### Task description
Each line of the material must be returned exactly.

-- BEGIN --

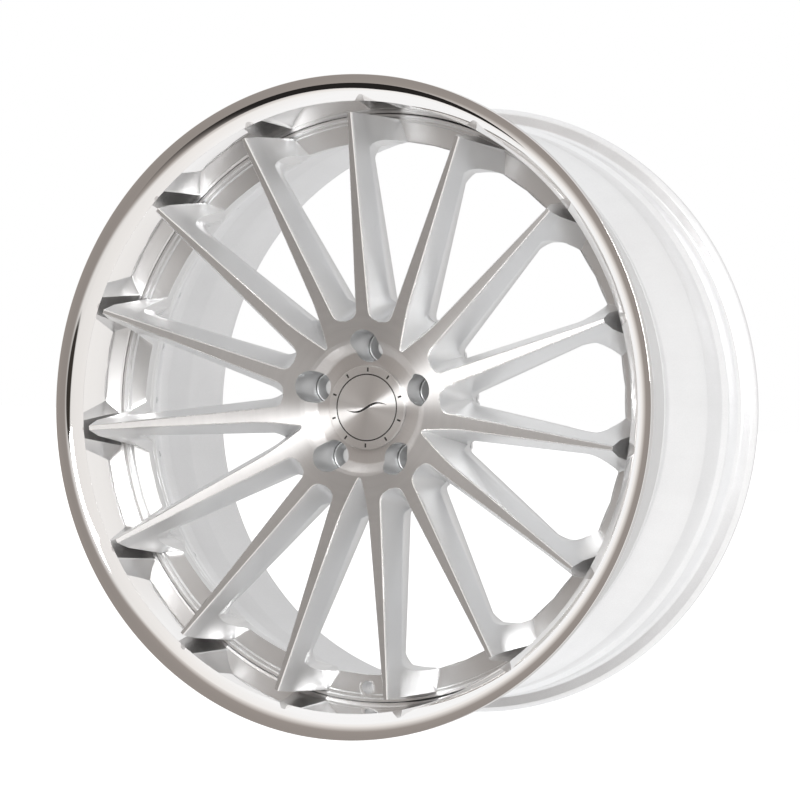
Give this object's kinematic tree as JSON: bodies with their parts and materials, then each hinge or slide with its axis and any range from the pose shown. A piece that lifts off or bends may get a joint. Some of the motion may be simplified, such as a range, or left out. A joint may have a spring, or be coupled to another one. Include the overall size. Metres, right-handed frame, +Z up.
{
  "type": "wheel rim",
  "caption": "Three-piece forged road wheel: concave tapered-spoke centre bolted from behind to a deep polished outer half and a painted inner barrel, with push-in centre cap.",
  "frame": {"origin": "middle of the rim width on the wheel axis", "axes": "+Y along the wheel axis towards the vehicle, street side towards -Y, +Z up with the valve hole at the bottom"},
  "size_m": [0.5934, 0.291, 0.5934],
  "materials": {
    "machined_face": "turned bare spoke faces under clear lacquer, silver paint on the flanks",
    "polished_lip": "mirror polished",
    "silver_paint": "fine metallic silver, satin gloss",
    "spun_cap": "radially spun, black enamel lines",
    "zinc_steel": "zinc plated",
    "spring_steel": "drawn wire",
    "black_nylon": "moulded, fine grain",
    "seal_rubber": "matt"
  },
  "bodies": {
    "rim_assembly": {"wheel_centre": "machined_face", "outer_rim_half": "polished_lip", "inner_barrel": "silver_paint", "rim_seal": "seal_rubber", "rim_bolt_01": "zinc_steel", "rim_bolt_02": "zinc_steel", "rim_bolt_03": "zinc_steel", "rim_bolt_04": "zinc_steel", "rim_bolt_05": "zinc_steel", "rim_bolt_06": "zinc_steel", "rim_bolt_07": "zinc_steel", "rim_bolt_08": "zinc_steel", "rim_bolt_09": "zinc_steel", "rim_bolt_10": "zinc_steel", "rim_bolt_11": "zinc_steel", "rim_bolt_12": "zinc_steel", "rim_bolt_13": "zinc_steel", "rim_bolt_14": "zinc_steel", "rim_bolt_15": "zinc_steel", "rim_bolt_16": "zinc_steel", "rim_bolt_17": "zinc_steel", "rim_bolt_18": "zinc_steel", "rim_bolt_19": "zinc_steel", "rim_bolt_20": "zinc_steel", "rim_bolt_21": "zinc_steel", "rim_bolt_22": "zinc_steel", "rim_bolt_23": "zinc_steel", "rim_bolt_24": "zinc_steel", "rim_bolt_25": "zinc_steel", "rim_bolt_26": "zinc_steel", "rim_bolt_27": "zinc_steel", "rim_bolt_28": "zinc_steel", "rim_bolt_29": "zinc_steel", "rim_bolt_30": "zinc_steel", "lug_seat_01": "zinc_steel", "lug_seat_02": "zinc_steel", "lug_seat_03": "zinc_steel", "lug_seat_04": "zinc_steel", "lug_seat_05": "zinc_steel"},
    "centre_cap": {"cap_body": "black_nylon", "cap_bezel": "spun_cap", "cap_medallion": "spun_cap", "cap_spring_ring": "spring_steel"},
    "hub_adapter": {"centring_ring": "black_nylon"}
  },
  "joints": [
    {"name": "cap_pull", "type": "slide", "parent": "rim_assembly", "child": "centre_cap", "axis": [0, -1, 0], "range_m": [0, 0.03]},
    {"name": "centring_ring_pull", "type": "slide", "parent": "rim_assembly", "child": "hub_adapter", "axis": [0, 1, 0], "range_m": [0, 0.02]}
  ]
}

-- END --

### Solution for this problem
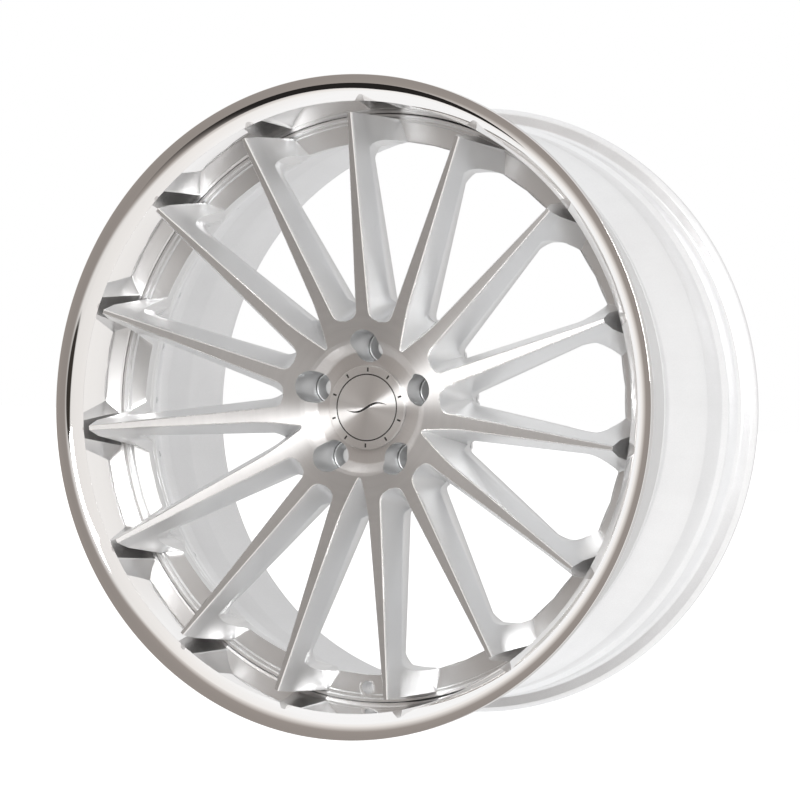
Give this object's kinematic tree as JSON: bodies with their parts and materials, then each hinge or slide with its axis and any range from the pose shown. A piece that lifts off or bends may get a joint. Some of the motion may be simplified, such as a range, or left out. A joint may have a spring, or be coupled to another one. Include the overall size. Metres, right-handed frame, +Z up.
{
  "type": "wheel rim",
  "caption": "Three-piece forged road wheel: concave tapered-spoke centre bolted from behind to a deep polished outer half and a painted inner barrel, with push-in centre cap.",
  "frame": {"origin": "middle of the rim width on the wheel axis", "axes": "+Y along the wheel axis towards the vehicle, street side towards -Y, +Z up with the valve hole at the bottom"},
  "size_m": [0.5934, 0.291, 0.5934],
  "materials": {
    "machined_face": "turned bare spoke faces under clear lacquer, silver paint on the flanks",
    "polished_lip": "mirror polished",
    "silver_paint": "fine metallic silver, satin gloss",
    "spun_cap": "radially spun, black enamel lines",
    "zinc_steel": "zinc plated",
    "spring_steel": "drawn wire",
    "black_nylon": "moulded, fine grain",
    "seal_rubber": "matt"
  },
  "bodies": {
    "rim_assembly": {"wheel_centre": "machined_face", "outer_rim_half": "polished_lip", "inner_barrel": "silver_paint", "rim_seal": "seal_rubber", "rim_bolt_01": "zinc_steel", "rim_bolt_02": "zinc_steel", "rim_bolt_03": "zinc_steel", "rim_bolt_04": "zinc_steel", "rim_bolt_05": "zinc_steel", "rim_bolt_06": "zinc_steel", "rim_bolt_07": "zinc_steel", "rim_bolt_08": "zinc_steel", "rim_bolt_09": "zinc_steel", "rim_bolt_10": "zinc_steel", "rim_bolt_11": "zinc_steel", "rim_bolt_12": "zinc_steel", "rim_bolt_13": "zinc_steel", "rim_bolt_14": "zinc_steel", "rim_bolt_15": "zinc_steel", "rim_bolt_16": "zinc_steel", "rim_bolt_17": "zinc_steel", "rim_bolt_18": "zinc_steel", "rim_bolt_19": "zinc_steel", "rim_bolt_20": "zinc_steel", "rim_bolt_21": "zinc_steel", "rim_bolt_22": "zinc_steel", "rim_bolt_23": "zinc_steel", "rim_bolt_24": "zinc_steel", "rim_bolt_25": "zinc_steel", "rim_bolt_26": "zinc_steel", "rim_bolt_27": "zinc_steel", "rim_bolt_28": "zinc_steel", "rim_bolt_29": "zinc_steel", "rim_bolt_30": "zinc_steel", "lug_seat_01": "zinc_steel", "lug_seat_02": "zinc_steel", "lug_seat_03": "zinc_steel", "lug_seat_04": "zinc_steel", "lug_seat_05": "zinc_steel"},
    "centre_cap": {"cap_body": "black_nylon", "cap_bezel": "spun_cap", "cap_medallion": "spun_cap", "cap_spring_ring": "spring_steel"},
    "hub_adapter": {"centring_ring": "black_nylon"}
  },
  "joints": [
    {"name": "cap_pull", "type": "slide", "parent": "rim_assembly", "child": "centre_cap", "axis": [0, -1, 0], "range_m": [0, 0.03]},
    {"name": "centring_ring_pull", "type": "slide", "parent": "rim_assembly", "child": "hub_adapter", "axis": [0, 1, 0], "range_m": [0, 0.02]}
  ]
}